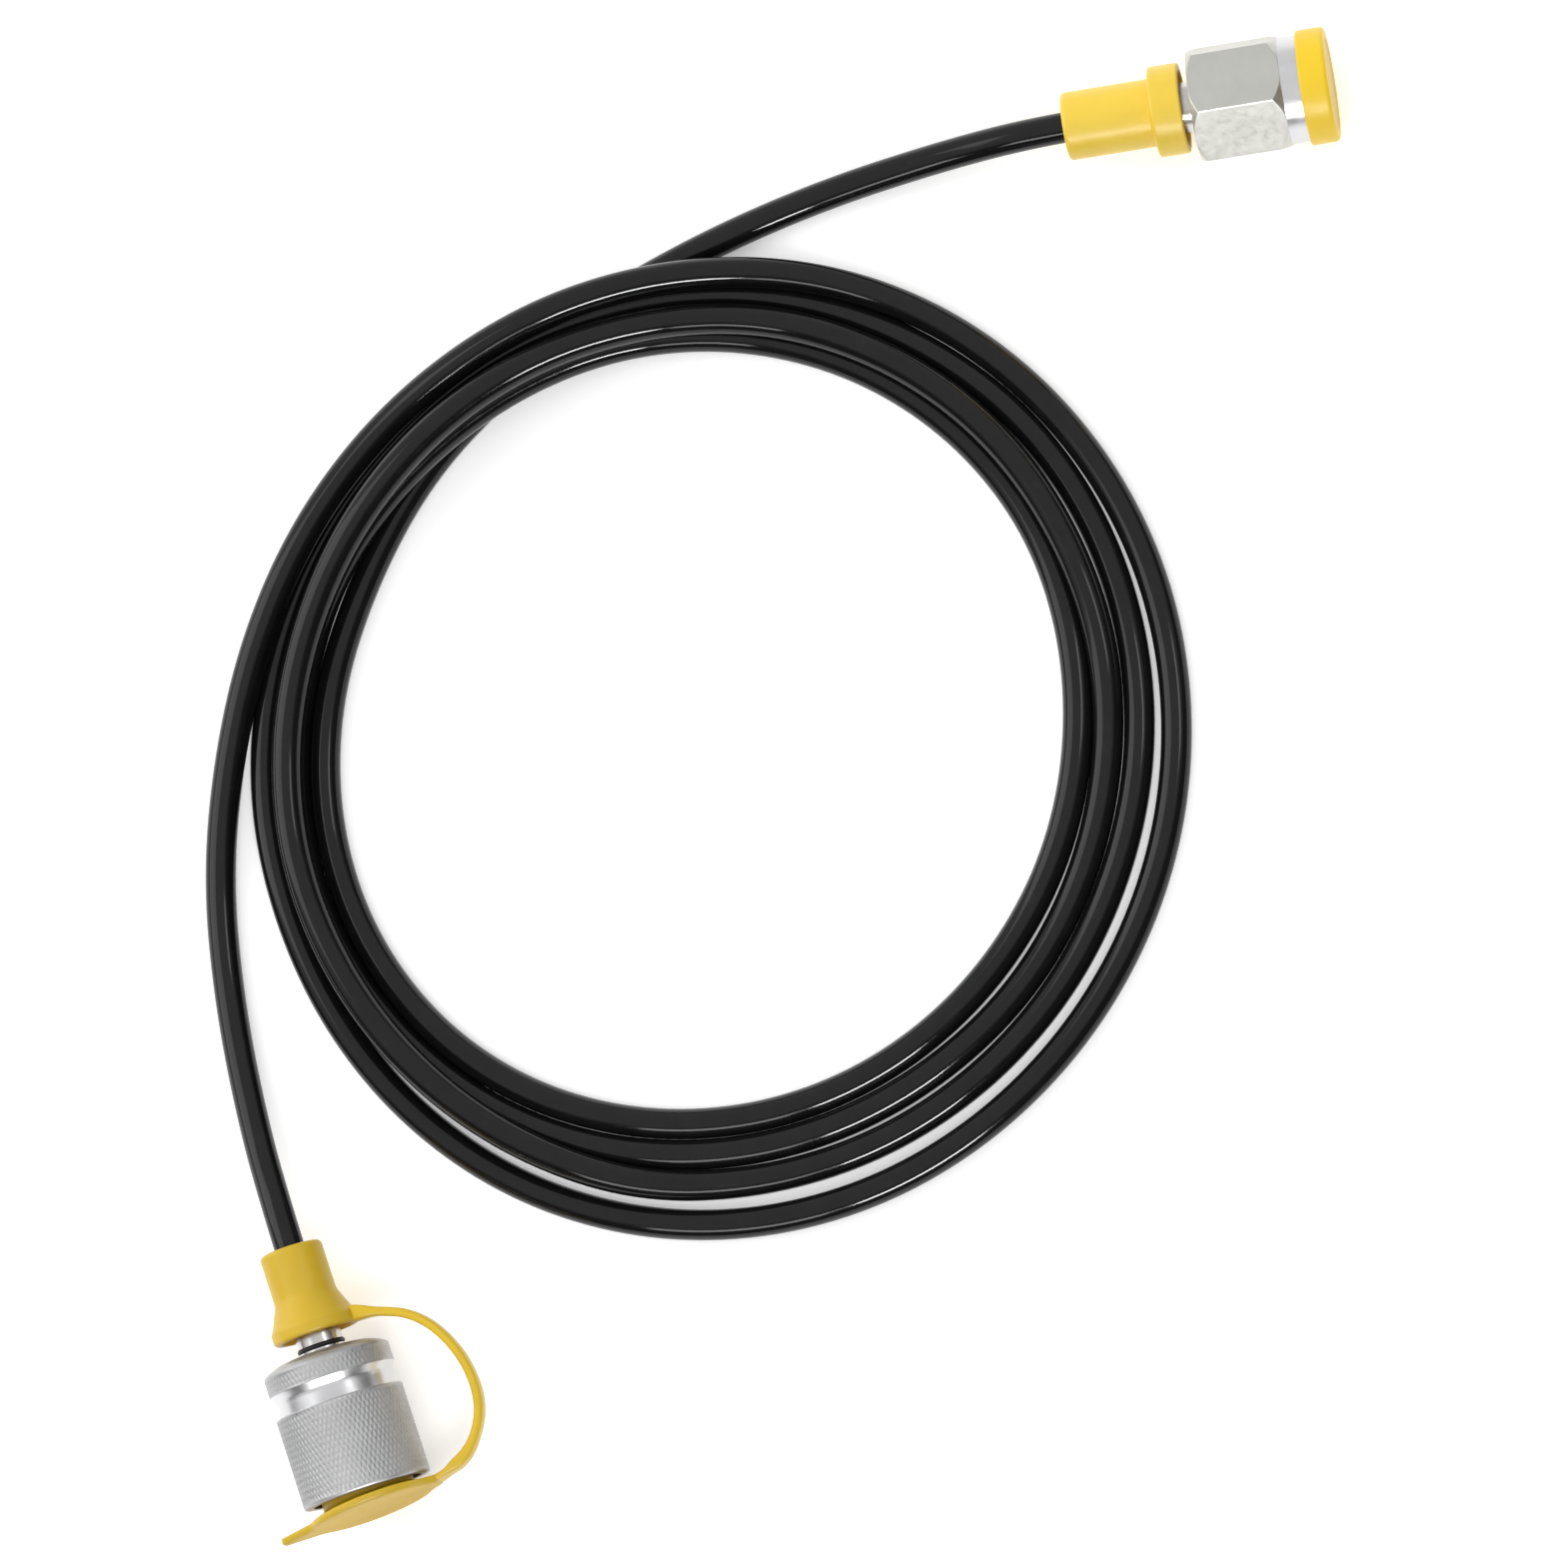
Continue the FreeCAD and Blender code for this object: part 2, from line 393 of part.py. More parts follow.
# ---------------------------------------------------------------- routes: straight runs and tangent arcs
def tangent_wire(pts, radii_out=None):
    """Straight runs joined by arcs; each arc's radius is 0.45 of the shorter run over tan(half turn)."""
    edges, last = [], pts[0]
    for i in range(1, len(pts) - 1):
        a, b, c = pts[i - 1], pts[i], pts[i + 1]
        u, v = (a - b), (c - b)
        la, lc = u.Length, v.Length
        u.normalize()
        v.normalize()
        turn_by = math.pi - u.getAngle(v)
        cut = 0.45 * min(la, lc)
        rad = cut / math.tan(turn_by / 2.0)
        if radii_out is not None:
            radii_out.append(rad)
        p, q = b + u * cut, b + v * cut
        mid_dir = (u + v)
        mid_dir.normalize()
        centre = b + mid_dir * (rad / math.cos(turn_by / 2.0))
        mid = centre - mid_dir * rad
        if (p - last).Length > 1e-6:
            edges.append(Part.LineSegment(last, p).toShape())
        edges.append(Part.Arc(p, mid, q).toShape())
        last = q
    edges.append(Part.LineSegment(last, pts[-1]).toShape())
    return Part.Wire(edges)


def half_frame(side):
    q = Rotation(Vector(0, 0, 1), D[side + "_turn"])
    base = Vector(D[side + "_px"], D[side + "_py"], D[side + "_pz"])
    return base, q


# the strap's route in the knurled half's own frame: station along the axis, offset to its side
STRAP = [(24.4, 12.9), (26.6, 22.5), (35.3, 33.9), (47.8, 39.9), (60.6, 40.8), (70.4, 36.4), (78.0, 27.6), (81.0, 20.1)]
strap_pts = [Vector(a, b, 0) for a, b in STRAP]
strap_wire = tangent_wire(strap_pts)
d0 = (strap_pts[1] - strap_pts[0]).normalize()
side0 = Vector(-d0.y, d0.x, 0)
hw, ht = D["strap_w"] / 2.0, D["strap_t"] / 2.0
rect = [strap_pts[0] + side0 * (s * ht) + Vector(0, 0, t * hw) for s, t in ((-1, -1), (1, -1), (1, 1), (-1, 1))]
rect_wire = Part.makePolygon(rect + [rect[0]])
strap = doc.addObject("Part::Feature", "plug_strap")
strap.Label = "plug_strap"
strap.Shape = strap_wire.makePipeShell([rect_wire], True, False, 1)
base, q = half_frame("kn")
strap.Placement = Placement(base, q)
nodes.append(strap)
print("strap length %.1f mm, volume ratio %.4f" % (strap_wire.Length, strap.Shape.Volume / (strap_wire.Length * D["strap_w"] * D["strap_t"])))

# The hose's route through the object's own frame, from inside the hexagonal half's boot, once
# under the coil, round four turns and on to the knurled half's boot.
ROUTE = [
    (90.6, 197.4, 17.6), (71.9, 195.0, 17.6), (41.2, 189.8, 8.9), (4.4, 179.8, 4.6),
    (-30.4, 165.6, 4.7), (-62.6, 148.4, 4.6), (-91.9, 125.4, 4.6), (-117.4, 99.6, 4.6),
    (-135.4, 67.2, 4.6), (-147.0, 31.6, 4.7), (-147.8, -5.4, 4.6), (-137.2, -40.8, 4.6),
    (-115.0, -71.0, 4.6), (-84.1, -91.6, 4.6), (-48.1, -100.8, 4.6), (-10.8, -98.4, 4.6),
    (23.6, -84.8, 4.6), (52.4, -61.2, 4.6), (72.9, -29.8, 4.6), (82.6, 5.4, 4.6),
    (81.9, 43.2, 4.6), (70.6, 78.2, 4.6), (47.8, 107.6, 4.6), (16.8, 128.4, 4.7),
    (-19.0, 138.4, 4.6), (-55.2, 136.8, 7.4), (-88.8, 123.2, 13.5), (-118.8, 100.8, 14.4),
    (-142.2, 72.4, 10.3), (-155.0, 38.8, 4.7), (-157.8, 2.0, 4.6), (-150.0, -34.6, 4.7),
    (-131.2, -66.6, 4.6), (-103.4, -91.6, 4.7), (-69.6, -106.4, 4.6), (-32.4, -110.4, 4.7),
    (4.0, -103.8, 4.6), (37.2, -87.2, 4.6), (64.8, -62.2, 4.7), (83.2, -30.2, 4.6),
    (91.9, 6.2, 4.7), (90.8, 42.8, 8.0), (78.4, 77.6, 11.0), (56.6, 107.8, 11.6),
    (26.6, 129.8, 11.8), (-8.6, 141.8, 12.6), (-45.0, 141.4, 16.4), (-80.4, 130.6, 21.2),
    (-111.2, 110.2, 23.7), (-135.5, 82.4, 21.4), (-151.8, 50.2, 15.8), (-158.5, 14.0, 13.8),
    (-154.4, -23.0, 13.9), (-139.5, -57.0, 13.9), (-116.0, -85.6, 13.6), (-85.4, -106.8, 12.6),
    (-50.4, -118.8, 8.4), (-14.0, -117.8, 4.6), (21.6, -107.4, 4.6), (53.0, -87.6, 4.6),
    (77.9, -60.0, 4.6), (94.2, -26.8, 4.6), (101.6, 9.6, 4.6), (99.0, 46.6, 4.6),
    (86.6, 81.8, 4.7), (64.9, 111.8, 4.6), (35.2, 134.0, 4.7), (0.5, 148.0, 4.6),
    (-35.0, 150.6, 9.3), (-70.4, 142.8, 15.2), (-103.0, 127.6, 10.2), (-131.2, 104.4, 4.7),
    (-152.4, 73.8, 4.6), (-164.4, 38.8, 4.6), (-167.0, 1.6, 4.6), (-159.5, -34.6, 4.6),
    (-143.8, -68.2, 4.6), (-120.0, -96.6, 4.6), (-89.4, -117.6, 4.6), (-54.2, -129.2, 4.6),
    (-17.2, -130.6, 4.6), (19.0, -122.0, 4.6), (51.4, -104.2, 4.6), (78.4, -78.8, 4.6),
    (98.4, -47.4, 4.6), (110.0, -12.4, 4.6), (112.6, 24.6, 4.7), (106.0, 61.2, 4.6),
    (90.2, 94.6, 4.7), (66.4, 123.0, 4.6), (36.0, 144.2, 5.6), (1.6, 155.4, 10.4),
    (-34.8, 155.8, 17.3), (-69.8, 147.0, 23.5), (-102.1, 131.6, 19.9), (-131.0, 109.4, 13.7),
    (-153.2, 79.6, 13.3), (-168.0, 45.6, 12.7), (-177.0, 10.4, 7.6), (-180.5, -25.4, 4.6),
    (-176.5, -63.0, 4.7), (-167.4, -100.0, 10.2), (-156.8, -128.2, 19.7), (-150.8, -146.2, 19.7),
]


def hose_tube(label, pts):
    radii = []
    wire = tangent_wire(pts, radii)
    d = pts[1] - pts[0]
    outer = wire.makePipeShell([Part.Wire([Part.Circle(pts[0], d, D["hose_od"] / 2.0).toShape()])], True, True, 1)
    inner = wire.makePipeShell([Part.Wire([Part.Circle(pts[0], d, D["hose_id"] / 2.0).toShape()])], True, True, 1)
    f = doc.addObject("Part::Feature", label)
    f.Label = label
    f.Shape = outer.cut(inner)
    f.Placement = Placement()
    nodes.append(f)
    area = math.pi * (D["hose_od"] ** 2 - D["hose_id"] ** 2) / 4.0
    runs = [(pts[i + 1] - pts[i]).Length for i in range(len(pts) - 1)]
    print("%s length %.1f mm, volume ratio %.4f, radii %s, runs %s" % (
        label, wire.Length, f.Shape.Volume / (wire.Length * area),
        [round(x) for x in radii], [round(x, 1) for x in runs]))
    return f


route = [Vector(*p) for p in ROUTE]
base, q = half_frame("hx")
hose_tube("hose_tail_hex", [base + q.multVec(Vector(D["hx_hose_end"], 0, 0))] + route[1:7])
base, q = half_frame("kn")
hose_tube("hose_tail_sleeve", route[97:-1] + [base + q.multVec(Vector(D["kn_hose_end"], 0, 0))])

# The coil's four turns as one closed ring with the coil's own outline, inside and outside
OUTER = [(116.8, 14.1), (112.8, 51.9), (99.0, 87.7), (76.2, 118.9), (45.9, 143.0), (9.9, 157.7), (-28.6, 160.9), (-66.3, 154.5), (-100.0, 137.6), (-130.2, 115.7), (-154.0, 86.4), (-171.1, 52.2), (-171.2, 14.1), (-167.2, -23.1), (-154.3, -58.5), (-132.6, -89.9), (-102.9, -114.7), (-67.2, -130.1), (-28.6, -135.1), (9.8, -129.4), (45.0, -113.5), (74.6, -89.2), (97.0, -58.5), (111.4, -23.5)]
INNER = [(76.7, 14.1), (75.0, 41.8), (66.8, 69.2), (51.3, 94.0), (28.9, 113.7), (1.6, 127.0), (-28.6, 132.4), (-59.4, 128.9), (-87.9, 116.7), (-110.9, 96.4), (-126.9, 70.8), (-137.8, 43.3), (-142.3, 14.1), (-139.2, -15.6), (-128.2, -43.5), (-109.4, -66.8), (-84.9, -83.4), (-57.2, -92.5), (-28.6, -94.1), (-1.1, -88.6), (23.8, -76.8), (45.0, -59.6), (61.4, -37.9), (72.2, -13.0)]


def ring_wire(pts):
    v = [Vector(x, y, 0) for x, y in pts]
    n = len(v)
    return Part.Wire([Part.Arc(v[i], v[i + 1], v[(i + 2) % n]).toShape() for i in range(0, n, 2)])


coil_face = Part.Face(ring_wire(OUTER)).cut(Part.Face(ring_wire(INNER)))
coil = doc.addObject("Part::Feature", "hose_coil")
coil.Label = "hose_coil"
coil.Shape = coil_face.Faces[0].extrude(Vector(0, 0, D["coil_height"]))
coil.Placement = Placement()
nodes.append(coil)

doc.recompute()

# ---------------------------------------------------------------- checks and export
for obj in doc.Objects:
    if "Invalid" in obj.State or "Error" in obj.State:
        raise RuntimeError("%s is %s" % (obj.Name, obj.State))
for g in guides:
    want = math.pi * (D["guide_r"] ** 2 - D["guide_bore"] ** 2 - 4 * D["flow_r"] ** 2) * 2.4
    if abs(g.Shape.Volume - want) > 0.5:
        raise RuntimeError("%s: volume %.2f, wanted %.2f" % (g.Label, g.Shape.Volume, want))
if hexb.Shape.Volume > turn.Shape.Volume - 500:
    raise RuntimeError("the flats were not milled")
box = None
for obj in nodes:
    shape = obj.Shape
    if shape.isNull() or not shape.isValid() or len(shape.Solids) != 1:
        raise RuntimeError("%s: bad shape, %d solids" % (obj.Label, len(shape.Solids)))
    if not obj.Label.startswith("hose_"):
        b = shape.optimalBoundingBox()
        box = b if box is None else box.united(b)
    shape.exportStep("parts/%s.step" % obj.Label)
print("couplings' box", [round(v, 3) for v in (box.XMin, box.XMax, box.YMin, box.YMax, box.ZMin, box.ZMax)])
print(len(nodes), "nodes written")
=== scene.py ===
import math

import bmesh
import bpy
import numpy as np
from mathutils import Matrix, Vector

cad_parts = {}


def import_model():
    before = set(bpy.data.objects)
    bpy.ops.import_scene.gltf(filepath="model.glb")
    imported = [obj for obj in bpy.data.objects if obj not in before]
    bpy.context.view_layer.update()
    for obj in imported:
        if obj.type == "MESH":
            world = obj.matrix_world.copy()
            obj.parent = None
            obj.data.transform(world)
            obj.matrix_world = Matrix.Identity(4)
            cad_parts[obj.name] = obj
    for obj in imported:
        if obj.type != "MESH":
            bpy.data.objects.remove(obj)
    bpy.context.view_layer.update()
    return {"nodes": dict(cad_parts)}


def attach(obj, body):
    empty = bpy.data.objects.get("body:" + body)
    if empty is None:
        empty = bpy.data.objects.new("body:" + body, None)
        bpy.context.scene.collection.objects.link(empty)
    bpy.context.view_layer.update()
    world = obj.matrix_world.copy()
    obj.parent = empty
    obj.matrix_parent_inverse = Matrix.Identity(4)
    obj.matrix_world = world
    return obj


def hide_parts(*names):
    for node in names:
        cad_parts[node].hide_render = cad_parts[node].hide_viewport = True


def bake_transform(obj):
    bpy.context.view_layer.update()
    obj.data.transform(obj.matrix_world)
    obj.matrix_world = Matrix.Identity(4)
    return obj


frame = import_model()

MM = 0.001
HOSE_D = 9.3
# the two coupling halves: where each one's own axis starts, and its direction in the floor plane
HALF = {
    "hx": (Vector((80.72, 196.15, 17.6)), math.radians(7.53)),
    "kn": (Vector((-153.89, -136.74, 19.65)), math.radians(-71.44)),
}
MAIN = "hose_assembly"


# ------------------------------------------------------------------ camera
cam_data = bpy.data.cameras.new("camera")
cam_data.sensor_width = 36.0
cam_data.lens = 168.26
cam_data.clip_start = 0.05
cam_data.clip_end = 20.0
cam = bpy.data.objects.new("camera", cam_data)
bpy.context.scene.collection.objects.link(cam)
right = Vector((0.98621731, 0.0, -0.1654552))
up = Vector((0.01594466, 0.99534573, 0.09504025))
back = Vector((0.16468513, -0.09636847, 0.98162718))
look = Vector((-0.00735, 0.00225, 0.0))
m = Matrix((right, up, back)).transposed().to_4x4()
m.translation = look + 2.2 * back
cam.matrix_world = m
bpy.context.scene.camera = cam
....
What is being asked: Reproduce exactly the lines from the line with "checks and export" to the line with "if empty is", both end lines included.

The solution:
# ---------------------------------------------------------------- checks and export
for obj in doc.Objects:
    if "Invalid" in obj.State or "Error" in obj.State:
        raise RuntimeError("%s is %s" % (obj.Name, obj.State))
for g in guides:
    want = math.pi * (D["guide_r"] ** 2 - D["guide_bore"] ** 2 - 4 * D["flow_r"] ** 2) * 2.4
    if abs(g.Shape.Volume - want) > 0.5:
        raise RuntimeError("%s: volume %.2f, wanted %.2f" % (g.Label, g.Shape.Volume, want))
if hexb.Shape.Volume > turn.Shape.Volume - 500:
    raise RuntimeError("the flats were not milled")
box = None
for obj in nodes:
    shape = obj.Shape
    if shape.isNull() or not shape.isValid() or len(shape.Solids) != 1:
        raise RuntimeError("%s: bad shape, %d solids" % (obj.Label, len(shape.Solids)))
    if not obj.Label.startswith("hose_"):
        b = shape.optimalBoundingBox()
        box = b if box is None else box.united(b)
    shape.exportStep("parts/%s.step" % obj.Label)
print("couplings' box", [round(v, 3) for v in (box.XMin, box.XMax, box.YMin, box.YMax, box.ZMin, box.ZMax)])
print(len(nodes), "nodes written")
=== scene.py ===
import math

import bmesh
import bpy
import numpy as np
from mathutils import Matrix, Vector

cad_parts = {}


def import_model():
    before = set(bpy.data.objects)
    bpy.ops.import_scene.gltf(filepath="model.glb")
    imported = [obj for obj in bpy.data.objects if obj not in before]
    bpy.context.view_layer.update()
    for obj in imported:
        if obj.type == "MESH":
            world = obj.matrix_world.copy()
            obj.parent = None
            obj.data.transform(world)
            obj.matrix_world = Matrix.Identity(4)
            cad_parts[obj.name] = obj
    for obj in imported:
        if obj.type != "MESH":
            bpy.data.objects.remove(obj)
    bpy.context.view_layer.update()
    return {"nodes": dict(cad_parts)}


def attach(obj, body):
    empty = bpy.data.objects.get("body:" + body)
    if empty is None:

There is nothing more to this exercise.